Striking flint and steel to make a spark is more than the gunflint alone isn’t it? But if that’s the sensation, I agree w Berry. And if winemakers use sulfur, you do taste it in all their wines initially. Then they’re bottled and shipped and the sulfur subsides. A lot depends on both the winemaking and the wine - in some cases you pick up lingering sulfur for a long time, in other cases, it dissipates very quickly. I have bottles where the winemaker killed the wine with sulfur and I don’t think it will ever go away, which is why we no longer import it.
On one hand I often prefer some specific 1er cru vineyards (e.g. Séchets) to some Grands Crus for their intense minerality. On the other hand certani GC are more likely to exhibit minerality, as are some producers, etc. I remember a 1998 Fèvre Grenouilles which was just incredible, at least for those who love their chablis to be all vertical, focused acidity and minerality.
I’ve tried to go down this route with pencil lead/graphite/pencil shavings since it’s a confusing set of terms–are we talking about pencil shavings (cedar), the graphite (not aromatic), or the china clay (kaolin) mixed with the graphite? I think it was John Woodward who suggested kaolin.
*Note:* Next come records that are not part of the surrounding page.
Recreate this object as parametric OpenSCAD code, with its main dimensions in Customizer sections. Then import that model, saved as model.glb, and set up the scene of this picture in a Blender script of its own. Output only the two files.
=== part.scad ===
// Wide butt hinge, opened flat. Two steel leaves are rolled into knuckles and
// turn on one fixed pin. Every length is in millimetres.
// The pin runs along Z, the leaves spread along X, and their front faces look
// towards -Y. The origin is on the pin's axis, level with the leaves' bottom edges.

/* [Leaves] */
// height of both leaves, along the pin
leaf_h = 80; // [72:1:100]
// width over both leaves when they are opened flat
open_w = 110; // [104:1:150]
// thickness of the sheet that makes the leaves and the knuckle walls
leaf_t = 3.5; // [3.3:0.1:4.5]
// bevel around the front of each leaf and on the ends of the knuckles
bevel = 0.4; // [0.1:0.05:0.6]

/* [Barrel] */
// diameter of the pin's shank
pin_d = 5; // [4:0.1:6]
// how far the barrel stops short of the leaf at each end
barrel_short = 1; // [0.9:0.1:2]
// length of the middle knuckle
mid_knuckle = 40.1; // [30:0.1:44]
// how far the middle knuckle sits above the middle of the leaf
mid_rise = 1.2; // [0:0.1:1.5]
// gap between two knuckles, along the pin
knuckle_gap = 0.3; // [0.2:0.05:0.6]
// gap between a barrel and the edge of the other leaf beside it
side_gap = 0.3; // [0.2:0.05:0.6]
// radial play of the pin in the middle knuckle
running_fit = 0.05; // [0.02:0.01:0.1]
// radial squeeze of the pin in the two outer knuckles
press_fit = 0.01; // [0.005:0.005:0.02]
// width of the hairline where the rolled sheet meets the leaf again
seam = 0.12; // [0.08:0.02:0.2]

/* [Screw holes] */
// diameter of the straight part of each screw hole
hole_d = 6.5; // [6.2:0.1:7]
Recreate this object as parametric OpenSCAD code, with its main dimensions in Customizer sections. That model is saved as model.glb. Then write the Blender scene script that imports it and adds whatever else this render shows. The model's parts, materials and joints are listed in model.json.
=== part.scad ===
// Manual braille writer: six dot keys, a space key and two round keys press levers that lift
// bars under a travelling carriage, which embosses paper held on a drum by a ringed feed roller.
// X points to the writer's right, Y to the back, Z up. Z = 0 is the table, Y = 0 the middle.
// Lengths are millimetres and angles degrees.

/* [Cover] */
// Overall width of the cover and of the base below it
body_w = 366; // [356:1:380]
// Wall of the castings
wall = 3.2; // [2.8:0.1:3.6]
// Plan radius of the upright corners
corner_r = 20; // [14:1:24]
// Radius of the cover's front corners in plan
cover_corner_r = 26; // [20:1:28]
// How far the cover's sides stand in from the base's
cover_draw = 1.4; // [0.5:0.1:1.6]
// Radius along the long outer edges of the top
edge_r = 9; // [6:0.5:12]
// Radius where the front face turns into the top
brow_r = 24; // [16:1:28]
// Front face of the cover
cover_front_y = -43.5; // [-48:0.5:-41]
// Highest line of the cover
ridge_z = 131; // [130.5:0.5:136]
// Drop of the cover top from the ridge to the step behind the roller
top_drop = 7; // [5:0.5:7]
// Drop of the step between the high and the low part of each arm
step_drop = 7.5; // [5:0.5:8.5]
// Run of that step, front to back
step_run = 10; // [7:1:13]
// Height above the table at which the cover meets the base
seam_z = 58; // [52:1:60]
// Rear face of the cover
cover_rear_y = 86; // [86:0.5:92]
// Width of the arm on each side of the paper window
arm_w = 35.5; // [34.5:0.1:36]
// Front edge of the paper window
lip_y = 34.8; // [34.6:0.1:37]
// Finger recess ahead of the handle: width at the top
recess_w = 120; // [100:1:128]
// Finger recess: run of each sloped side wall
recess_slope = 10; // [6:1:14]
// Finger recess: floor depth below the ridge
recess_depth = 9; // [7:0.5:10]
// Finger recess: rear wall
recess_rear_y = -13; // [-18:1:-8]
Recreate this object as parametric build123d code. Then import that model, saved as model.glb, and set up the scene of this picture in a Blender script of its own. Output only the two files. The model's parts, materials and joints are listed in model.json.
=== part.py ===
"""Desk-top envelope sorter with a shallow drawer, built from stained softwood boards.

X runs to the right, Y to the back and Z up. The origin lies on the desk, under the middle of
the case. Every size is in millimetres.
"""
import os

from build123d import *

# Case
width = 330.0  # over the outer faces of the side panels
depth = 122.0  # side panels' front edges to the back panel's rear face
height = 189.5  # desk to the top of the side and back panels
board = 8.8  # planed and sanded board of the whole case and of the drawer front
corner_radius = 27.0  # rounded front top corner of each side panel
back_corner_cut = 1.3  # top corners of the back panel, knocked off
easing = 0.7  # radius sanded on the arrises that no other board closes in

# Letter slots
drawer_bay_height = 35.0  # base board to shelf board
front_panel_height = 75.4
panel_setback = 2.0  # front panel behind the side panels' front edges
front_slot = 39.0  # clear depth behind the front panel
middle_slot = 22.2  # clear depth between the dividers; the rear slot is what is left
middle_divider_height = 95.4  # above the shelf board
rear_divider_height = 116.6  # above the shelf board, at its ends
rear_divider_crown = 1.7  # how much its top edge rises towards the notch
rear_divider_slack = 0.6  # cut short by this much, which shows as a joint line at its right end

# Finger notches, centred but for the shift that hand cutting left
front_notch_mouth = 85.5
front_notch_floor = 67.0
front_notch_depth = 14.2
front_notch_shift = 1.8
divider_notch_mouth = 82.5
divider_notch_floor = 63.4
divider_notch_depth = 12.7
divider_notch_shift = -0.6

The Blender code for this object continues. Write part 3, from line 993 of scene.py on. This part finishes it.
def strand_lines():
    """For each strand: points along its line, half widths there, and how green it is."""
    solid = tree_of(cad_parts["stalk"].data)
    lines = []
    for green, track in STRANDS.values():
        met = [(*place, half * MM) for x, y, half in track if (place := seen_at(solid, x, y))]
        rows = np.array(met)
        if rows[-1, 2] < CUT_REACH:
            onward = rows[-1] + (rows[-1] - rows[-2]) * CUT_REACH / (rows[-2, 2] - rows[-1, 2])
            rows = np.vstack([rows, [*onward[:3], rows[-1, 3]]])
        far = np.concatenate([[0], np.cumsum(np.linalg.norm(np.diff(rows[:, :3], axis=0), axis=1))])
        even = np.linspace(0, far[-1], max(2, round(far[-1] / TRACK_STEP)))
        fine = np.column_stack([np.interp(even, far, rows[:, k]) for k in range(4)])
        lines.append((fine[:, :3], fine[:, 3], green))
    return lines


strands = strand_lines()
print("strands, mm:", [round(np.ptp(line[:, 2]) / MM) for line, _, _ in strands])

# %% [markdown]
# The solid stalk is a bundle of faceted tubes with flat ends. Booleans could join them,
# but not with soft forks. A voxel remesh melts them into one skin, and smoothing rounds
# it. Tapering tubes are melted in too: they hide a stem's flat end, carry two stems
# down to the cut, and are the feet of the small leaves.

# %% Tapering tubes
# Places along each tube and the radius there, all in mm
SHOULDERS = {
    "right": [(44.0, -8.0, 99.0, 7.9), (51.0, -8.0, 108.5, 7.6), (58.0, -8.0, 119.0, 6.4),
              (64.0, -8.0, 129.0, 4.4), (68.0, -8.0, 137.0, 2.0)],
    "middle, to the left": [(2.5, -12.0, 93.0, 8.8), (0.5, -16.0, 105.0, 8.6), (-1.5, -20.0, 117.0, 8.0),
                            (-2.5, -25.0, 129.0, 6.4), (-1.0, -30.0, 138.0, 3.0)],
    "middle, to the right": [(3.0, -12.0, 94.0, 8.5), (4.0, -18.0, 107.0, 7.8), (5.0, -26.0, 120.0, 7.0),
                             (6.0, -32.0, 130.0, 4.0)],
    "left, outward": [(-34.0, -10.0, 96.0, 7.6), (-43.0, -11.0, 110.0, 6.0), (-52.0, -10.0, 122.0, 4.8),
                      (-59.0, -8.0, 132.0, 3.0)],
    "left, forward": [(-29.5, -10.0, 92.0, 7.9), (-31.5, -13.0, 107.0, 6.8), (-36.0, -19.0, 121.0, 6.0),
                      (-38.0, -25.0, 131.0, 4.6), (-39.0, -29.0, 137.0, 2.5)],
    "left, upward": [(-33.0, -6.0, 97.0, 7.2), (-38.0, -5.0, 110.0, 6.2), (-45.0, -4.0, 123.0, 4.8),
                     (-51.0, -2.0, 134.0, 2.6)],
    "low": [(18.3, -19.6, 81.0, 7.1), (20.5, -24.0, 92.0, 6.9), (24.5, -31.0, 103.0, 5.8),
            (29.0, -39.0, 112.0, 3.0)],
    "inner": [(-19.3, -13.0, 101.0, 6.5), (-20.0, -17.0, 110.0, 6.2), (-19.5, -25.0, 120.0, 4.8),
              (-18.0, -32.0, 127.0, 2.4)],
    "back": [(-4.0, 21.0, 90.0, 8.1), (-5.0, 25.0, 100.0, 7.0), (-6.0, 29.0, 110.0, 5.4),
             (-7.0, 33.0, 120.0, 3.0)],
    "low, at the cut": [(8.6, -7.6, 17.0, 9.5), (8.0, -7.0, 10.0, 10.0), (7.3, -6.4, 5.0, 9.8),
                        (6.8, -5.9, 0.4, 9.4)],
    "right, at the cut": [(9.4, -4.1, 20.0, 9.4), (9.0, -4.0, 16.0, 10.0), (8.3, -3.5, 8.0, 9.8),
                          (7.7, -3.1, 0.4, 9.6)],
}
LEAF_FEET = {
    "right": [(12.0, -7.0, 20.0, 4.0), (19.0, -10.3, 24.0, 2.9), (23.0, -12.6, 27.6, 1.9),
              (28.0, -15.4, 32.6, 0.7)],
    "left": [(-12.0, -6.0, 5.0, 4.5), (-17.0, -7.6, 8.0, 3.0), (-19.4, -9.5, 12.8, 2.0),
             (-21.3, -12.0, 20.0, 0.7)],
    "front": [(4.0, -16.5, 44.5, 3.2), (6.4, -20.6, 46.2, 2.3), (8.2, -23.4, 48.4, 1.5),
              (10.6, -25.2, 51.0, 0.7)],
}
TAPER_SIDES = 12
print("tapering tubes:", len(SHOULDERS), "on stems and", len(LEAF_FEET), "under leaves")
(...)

Anyway, not many agreed with my POV, but I came away thinking that probably there is a meaning that is understood more than a specific aroma/taste.
I recently read a very interesting interpretation of minerality posed by Clark Smith.
Funny, I see this descriptor most frequently with Jean-Francois Coche’s wines, which I don’t like because I think they’re overoaked, generally. So, I think of it as an over toasty oaking element.
I’m quite persuaded that both gunflint/steely and most other mineral tones in wine are the result of reduced sulphur compunds. This neatly ties in elements of terroir, as, rather than the discredited notion that ‘minerals’ are absorbed through the roots, made manifest in the grapes and then the wine (plainly nonsense), it accommodates the nutritional properties of a site and soil and their interaction with (potentially ambient) yeasts via fermentation to produce identifiable flavour characteristics. In addition, the reductive nature of lees ageing can be brought into play.